• [SOURCE DATA]
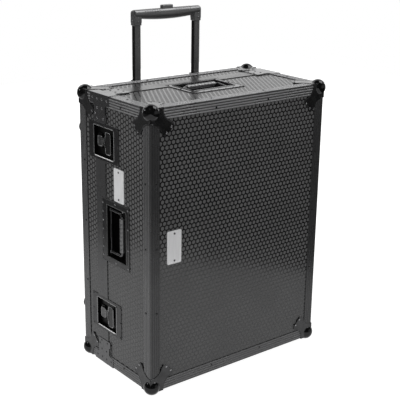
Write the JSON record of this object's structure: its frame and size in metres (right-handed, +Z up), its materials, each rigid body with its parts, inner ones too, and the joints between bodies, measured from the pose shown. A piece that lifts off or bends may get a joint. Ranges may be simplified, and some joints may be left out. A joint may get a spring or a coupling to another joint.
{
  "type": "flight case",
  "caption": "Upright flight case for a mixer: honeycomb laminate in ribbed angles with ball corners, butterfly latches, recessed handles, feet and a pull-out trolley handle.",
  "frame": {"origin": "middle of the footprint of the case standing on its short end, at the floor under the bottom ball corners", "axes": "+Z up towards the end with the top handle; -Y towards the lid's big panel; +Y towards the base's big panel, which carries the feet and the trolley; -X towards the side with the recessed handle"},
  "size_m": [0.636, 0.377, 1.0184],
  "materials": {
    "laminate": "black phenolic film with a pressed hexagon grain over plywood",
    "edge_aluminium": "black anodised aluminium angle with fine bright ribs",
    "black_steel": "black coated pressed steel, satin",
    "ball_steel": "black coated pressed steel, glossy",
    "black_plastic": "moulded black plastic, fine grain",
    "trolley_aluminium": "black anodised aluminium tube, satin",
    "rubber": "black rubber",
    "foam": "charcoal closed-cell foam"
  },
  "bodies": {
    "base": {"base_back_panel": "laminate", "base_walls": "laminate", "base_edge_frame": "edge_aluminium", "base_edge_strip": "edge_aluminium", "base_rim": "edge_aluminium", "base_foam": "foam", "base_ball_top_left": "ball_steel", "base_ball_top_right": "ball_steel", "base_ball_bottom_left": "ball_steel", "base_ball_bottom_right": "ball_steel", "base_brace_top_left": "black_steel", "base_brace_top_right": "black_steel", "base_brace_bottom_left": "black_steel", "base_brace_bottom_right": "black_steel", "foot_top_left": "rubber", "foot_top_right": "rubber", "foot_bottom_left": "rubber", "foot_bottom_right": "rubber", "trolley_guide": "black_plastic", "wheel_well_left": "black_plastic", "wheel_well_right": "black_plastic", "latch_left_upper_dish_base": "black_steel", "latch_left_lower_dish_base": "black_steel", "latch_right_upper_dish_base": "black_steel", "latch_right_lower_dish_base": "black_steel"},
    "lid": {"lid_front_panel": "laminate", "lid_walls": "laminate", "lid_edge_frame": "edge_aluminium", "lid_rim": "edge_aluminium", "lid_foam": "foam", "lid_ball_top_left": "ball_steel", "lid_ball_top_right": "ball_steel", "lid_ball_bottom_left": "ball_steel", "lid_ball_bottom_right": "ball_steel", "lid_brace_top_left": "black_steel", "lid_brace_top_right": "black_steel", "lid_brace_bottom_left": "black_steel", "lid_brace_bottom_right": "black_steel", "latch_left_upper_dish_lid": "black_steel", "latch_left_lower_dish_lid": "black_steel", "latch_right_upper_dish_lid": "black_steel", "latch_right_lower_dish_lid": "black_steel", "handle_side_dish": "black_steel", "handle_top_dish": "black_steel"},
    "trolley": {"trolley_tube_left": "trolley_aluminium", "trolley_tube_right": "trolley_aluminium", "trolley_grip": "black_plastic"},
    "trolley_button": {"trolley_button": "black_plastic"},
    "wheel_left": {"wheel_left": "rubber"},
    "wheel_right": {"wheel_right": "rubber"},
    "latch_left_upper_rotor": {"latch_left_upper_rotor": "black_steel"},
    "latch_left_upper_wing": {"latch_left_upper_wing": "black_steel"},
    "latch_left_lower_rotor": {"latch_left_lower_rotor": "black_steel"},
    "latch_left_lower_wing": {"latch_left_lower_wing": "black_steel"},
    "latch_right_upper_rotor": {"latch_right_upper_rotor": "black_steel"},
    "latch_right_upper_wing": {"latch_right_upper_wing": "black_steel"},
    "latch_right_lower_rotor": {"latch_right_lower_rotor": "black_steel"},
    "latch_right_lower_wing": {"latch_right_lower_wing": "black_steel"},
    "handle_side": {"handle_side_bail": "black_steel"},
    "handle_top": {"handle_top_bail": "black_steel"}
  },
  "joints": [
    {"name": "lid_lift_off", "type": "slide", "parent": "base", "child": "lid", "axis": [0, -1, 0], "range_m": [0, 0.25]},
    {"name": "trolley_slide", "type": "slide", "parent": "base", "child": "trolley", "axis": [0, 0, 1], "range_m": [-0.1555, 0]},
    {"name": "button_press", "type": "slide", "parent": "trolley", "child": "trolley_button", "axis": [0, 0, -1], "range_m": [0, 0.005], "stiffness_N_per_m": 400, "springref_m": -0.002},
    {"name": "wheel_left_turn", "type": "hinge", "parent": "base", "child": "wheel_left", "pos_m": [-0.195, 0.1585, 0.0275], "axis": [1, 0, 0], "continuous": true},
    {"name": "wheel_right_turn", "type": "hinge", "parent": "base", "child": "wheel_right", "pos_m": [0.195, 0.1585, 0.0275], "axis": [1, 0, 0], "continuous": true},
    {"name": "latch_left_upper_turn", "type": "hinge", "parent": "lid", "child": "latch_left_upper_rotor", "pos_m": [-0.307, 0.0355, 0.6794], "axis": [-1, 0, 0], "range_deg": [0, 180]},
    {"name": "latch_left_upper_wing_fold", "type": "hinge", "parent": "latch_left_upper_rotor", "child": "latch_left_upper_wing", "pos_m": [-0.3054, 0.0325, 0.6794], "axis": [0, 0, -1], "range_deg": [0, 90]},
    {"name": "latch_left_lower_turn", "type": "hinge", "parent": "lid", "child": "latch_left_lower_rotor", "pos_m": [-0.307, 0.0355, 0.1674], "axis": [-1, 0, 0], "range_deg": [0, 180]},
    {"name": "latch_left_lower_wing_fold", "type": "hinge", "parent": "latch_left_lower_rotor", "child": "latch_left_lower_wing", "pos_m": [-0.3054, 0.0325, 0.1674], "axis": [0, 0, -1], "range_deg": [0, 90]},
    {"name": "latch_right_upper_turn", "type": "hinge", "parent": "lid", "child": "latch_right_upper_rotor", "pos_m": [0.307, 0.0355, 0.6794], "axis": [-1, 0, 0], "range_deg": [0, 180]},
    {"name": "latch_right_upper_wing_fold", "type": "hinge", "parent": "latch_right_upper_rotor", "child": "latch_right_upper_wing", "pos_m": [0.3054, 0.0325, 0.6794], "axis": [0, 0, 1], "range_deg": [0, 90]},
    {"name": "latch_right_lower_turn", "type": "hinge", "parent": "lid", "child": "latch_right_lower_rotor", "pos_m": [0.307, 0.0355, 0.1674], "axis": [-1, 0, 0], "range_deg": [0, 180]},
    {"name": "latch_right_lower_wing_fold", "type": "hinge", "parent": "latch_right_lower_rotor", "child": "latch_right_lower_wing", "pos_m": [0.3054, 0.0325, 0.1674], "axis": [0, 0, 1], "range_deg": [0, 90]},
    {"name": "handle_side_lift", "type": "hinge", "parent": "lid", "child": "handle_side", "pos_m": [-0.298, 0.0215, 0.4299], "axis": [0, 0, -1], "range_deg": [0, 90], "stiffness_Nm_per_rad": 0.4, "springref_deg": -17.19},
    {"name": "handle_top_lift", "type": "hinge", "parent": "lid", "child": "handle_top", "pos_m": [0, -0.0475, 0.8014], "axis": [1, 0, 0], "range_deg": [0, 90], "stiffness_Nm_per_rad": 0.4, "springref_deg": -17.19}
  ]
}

• [PROBLEM]
Show every line from the listing above in which the string "with" appears.

• [THE OUTPUT]
Write the JSON record of this object's structure: its frame and size in metres (right-handed, +Z up), its materials, each rigid body with its parts, inner ones too, and the joints between bodies, measured from the pose shown. A piece that lifts off or bends may get a joint. Ranges may be simplified, and some joints may be left out. A joint may get a spring or a coupling to another joint.
  "caption": "Upright flight case for a mixer: honeycomb laminate in ribbed angles with ball corners, butterfly latches, recessed handles, feet and a pull-out trolley handle.",
  "frame": {"origin": "middle of the footprint of the case standing on its short end, at the floor under the bottom ball corners", "axes": "+Z up towards the end with the top handle; -Y towards the lid's big panel; +Y towards the base's big panel, which carries the feet and the trolley; -X towards the side with the recessed handle"},
    "laminate": "black phenolic film with a pressed hexagon grain over plywood",
    "edge_aluminium": "black anodised aluminium angle with fine bright ribs",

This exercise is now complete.